Are you using some non-default android, e.g. Samsung phone? If so your problem is with Samsung, not with Google. I have a Motorola and a Pixel, both behave the same.

[–] [email protected] 0 points 1 year ago (1 children)

Are you using some non-default android, e.g. Samsung phone? If so your problem is with Samsung, not with Google. I have a Motorola and a Pixel, both behave the same.

https://android.stackexchange.com/questions/245010/google-play-protect-shows-warning-when-installing-an-apk

This prompt for PLAY PROTECT, has nothing to do with the manufacturer of your device. As long as google play is installed you will get this notice for apps that it wants to scan, without your permission. But I will say it's likely I get this prompt more often because of revanced, which gets compiled on my phone directly.

Notice that there's no "Never send unknown apps". It's all dark patterns to stop people from using other sources.

[–] Nibodhika 1 points 1 year ago* (last edited 1 year ago) (1 children)

First of all in my 10+ years of using Android, sideloading things, including my own compiled programs I have not once seen that popup.

Secondly, from the link you provided here's how to "Never send unknown apps":

Send unknown apps to Google If you choose to install apps from unknown sources outside of the Google Play Store, turning on the “Improve harmful app detection” setting will allow Google Play Protect to send unknown apps to Google to protect you from harmful apps.

Open the Google Play Store app Google Play.

At the top right, tap the profile icon.

Tap Play Protect and then Settings.

Turn Improve harmful app detection on or off.

[–] [email protected] 0 points 1 year ago (1 children)

Congrats? You've never seen it... So? That somehow invalidates my experience?

So you don't see the problem with have to jump through literally 4 menus worth of stuff to turn off something that could simply be on the prompt itself? That's the whole point. That google has made it hostile to sideload. Most users would be concerned about the APK, even if sourced from a legitimate place after seeing that prompt. It's literally a dark pattern. But here we are.. people like you for some ungodly reason defending the practice.

[–] Nibodhika 0 points 1 year ago (1 children)

No, but you made it sound like "Android has a terrible experience side-loading" when what you should have said was "I had a bad experience side-loading on Android", your experience is not the norm and if you're going to claim that it is I can easily claim mine is as well.

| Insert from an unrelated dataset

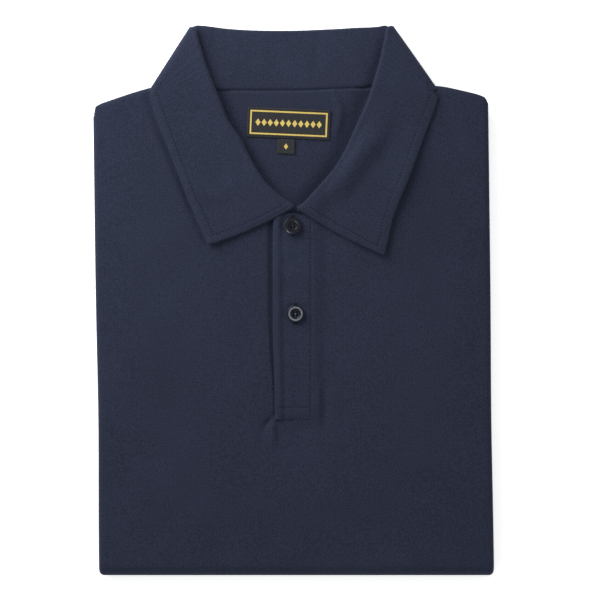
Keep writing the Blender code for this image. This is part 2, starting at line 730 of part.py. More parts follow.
def build_button(name, centre):
    """Four-hole button with a raised rim, lying on the placket."""
    segments = 28
    base = front_top(*centre) + PLACKET_RISE + SEAM_GAP
    radius = BUTTON_DIAMETER / 2.0
    profile = (
        # radius, height
        (radius - 0.9, 0.0),
        (radius, 0.9),
        (radius, BUTTON_THICKNESS - 0.7),
        (radius - 0.7, BUTTON_THICKNESS),
        (radius - BUTTON_RIM, BUTTON_THICKNESS - 0.2),
        (radius - BUTTON_RIM - 0.9, BUTTON_THICKNESS - BUTTON_DISH),
    )
    offset = BUTTON_HOLE_PITCH / 2.0
    holes = [(centre[0] + a * offset, centre[1] + b * offset) for a, b in ((1, 1), (-1, 1), (-1, -1), (1, -1))]
    data = bmesh.new()
    rings = []
    for ring_radius, height in profile:
        ring = [data.verts.new(Vector((x, y, base + height)) * MM)
                for x, y in circle(centre, ring_radius, segments)]
        rings.append(ring)
    for lower, upper in zip(rings, rings[1:]):
        for k in range(segments):
            n = (k + 1) % segments
            data.faces.new((lower[k], lower[n], upper[n], upper[k]))
    hole_rings = []
    for height in (profile[0][1], profile[-1][1]):
        level = []
        for hole in holes:
            points = circle(hole, BUTTON_HOLE / 2.0, 8)
            level.append([data.verts.new(Vector((x, y, base + height)) * MM) for x, y in points])
        hole_rings.append(level)
    for low, high in zip(*hole_rings):
        for k in range(8):
            n = (k + 1) % 8
            data.faces.new((low[k], high[k], high[n], low[n]))
    for rim, level in ((rings[0], hole_rings[0]), (rings[-1], hole_rings[1])):
        loops = [rim] + [ring[::-1] for ring in level]
        flat = [vert for loop in loops for vert in loop]
        outlines = [[Vector((vert.co.x, vert.co.y, 0.0)) for vert in loop] for loop in loops]
        for triangle in tessellate_polygon(outlines):
            data.faces.new([flat[corner] for corner in triangle])
    return add_object(name, data, "navy_resin")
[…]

Having to go through 4 menus to turn something off that hasn't triggered once in 10+ years seems acceptable. Not sure why you're getting that amount of popups, but it either has something to do with your phone, the app, or something else specific to you. This is not a common issue, I have side-loaded a bunch of things for over a decade, worked in android apps (in fact I'm currently compiling and installing an app almost daily), and worked with several people and several phones and have never seen that popup once, not saying that you're not seeing it, not saying that you're not seeing it a lot, not invalidating your experience, just pointing out that it's not common, so when you make a broad statement like:

google goes out of it's way to throw popups to users that "it's untrusted" "it's unsafe" etc. etc...

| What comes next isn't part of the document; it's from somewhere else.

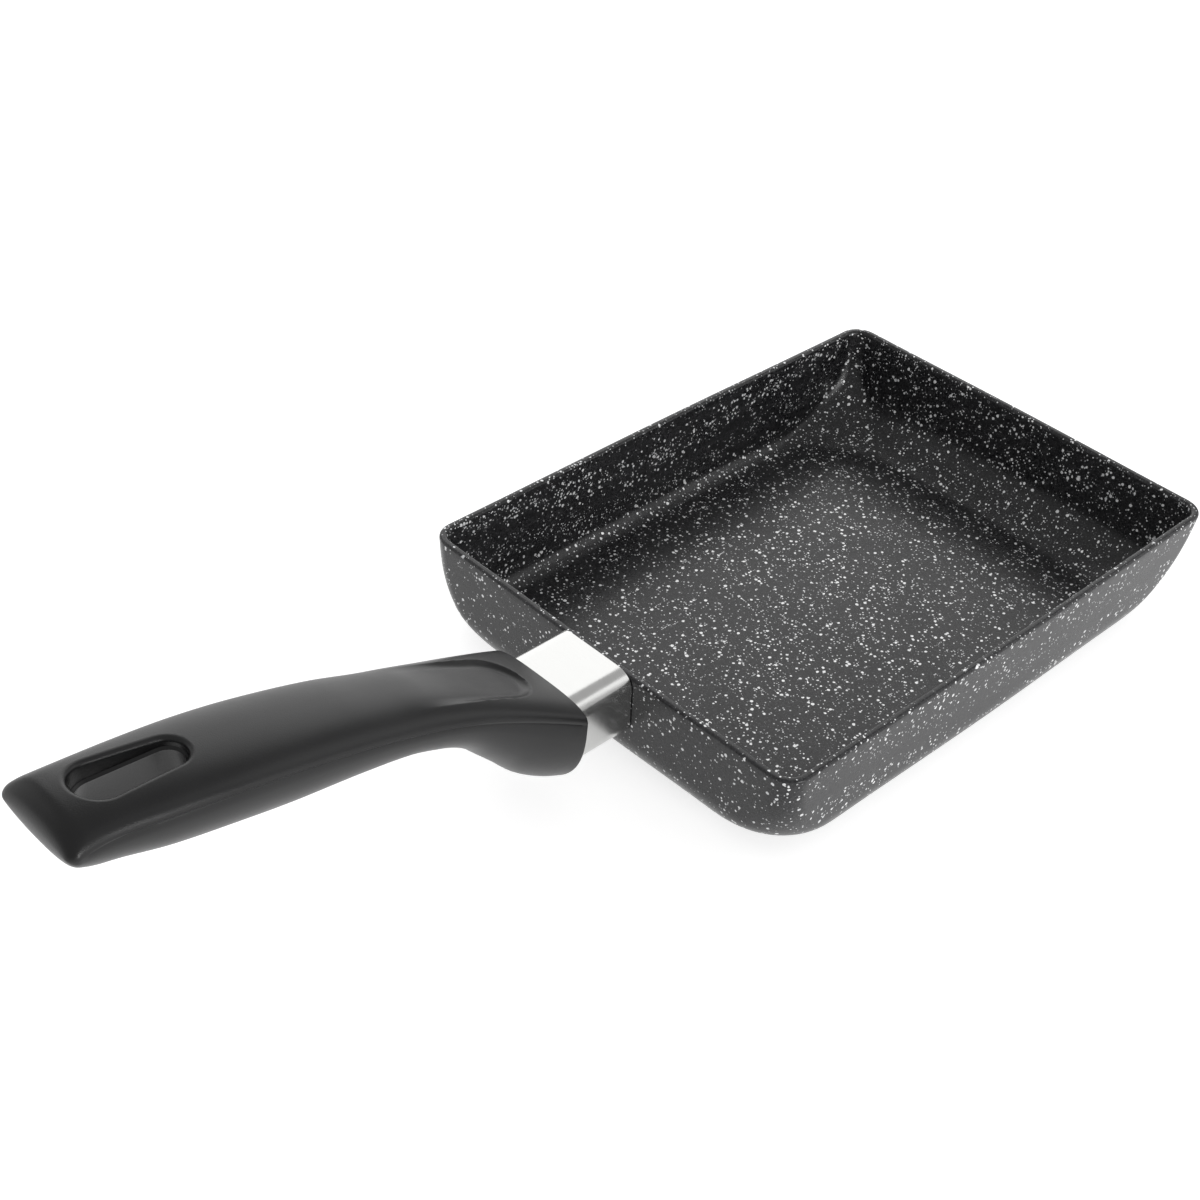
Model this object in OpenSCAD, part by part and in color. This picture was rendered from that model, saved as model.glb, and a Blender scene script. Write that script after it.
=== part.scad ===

You can expect the remaining 99% of users who are not affected by whatever weird combination of factors you have that triggers this will reply that it's not common.

[–] [email protected] 0 points 1 year ago

https://mas.to/users/M0HIT/statuses/111543437355915147

Just look at the responses here... It's funny how threads like this pop up all the time. And the default stance people take is fear because daddy google told them that it's unsafe. But right! Since you've never seen it, it affects literally nobody!

[–] [email protected] 22 points 1 year ago (1 children)

Fortnite firm says platform holders' hardware losses justify the need to charge devs for game sales and microtransactions

So, in other words, he's not suing them because they're not as profitable?

I feel like this really isn't going well for Epic.

[–] [email protected] 1 points 1 year ago

Maybe the strategy is to get Google to not fight very hard in this lawsuit due to their relative lack of profit from this situation, giving Epic a higher probability of establishing precedent, which they could use in future suits.

[–] [email protected] 21 points 1 year ago* (last edited 1 year ago) (2 children)

Alternate explanation: they want to side load their store, and that's way easier on a phone/tablet vs a console. Follow the money, suing Google and Apple is way more likely to be profitable than suing Microsoft, Sony, and Nintendo.

[–] tux 34 points 1 year ago

The ironic part is the one place their store is available (PC), it's such a pile of steaming crap that I don't even use it for the free games

[–] [email protected] 8 points 1 year ago

But they can already side load their store on Android - they have done so since Fortnite first released for Android in 2017/18.